Coalition du centre et de la gauche
Ce texte a été initié par une large coalition, qui comprend l’ensemble du camp rose-vert, le PBD, le Parti vert’libéral et une vingtaine d’ONG. Il exige l’interdiction d’exporter du matériel de guerre dans des pays qui violent systématiquement et gravement les droits de l’homme, indépendamment du fait que cet armement puisse servir ou non à commettre de telles violations.
Intitulée «Contre les exportations dans des pays en proie à la guerre civile», l’initiative populaire a abouti. Elle a été déposée en juin, munie de 126 000 signatures valables. Le Conseil fédéral la rejette, mais il a décidé vendredi de lui opposer un contre-projet indirect. Celui-ci sera présenté par le ministre de l’Economie, Guy Parmelin, qui n’en voulait pas au départ, au plus tard en décembre 2020. Deux variantes sont en discussion.
Une variante avec exceptions, l’autre sans
La première transfère dans la loi les compétences figurant dans l’ordonnance.

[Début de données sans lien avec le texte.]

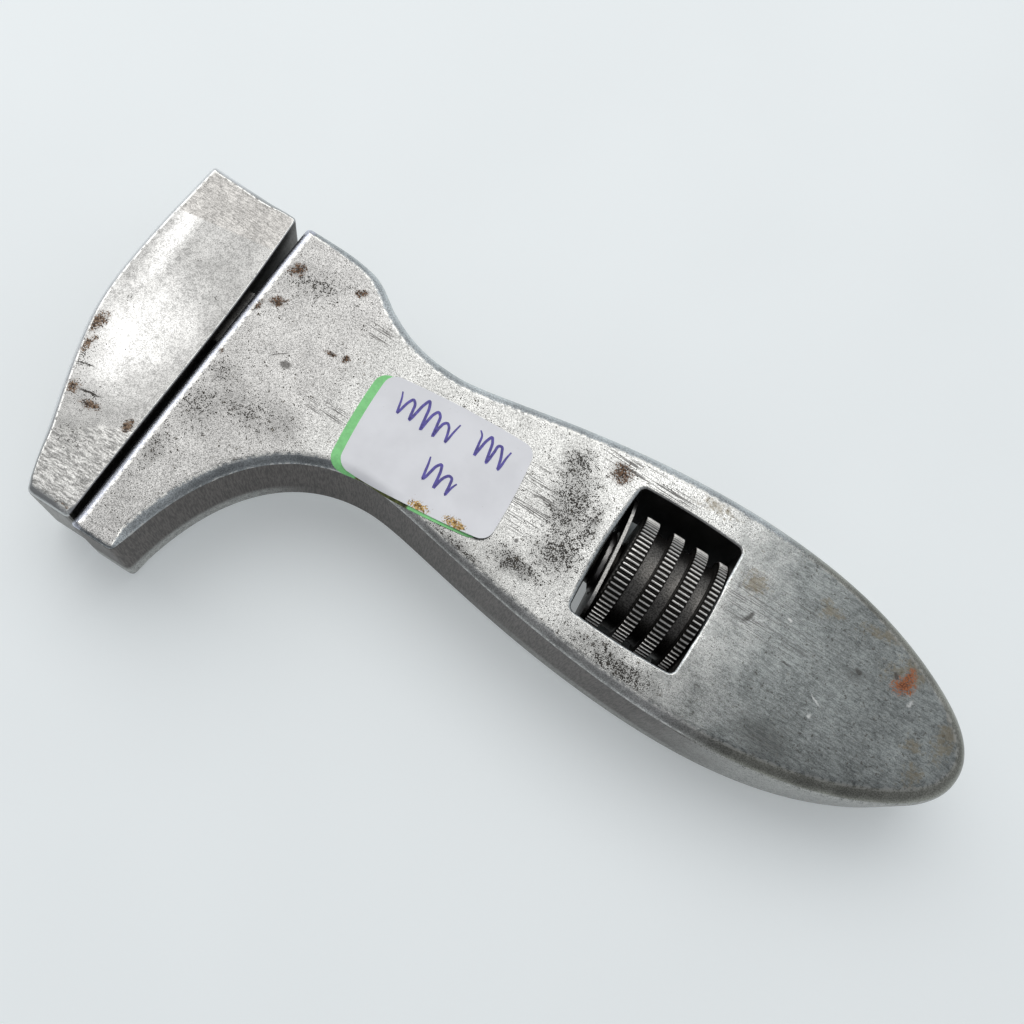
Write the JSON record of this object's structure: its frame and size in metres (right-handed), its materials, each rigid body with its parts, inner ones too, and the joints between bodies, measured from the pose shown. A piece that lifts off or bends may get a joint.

En d’autres termes, toute décision d’assouplissement devrait être avalisée par le parlement. Elle prévoit cependant une exception: le Conseil fédéral conserverait la possibilité de décréter un assouplissement limité dans le temps. «Cette dérogation est nécessaire, car le Conseil fédéral doit pouvoir, dans des circonstances exceptionnelles, réagir rapidement au titre de la politique extérieure ou de la politique de sécurité», lit-on dans le communiqué diffusé vendredi. La seconde variante est identique à la première, à la différence qu’elle ne prévoit pas cette exception.
Le comité d’initiative entre en matière sur le principe d’un contre-projet. L’essentiel est que les compétences décisionnelles sur ce sujet sensible soient ancrées dans une loi et non dans une ordonnance. Il exige que les exportations soient interdites vers tout pays impliqué dans un conflit civil interne ou international. Cela concernerait aussi l’Arabie saoudite ou les Emirats arabes unis, impliqués dans la guerre au Yémen, argumente-t-il.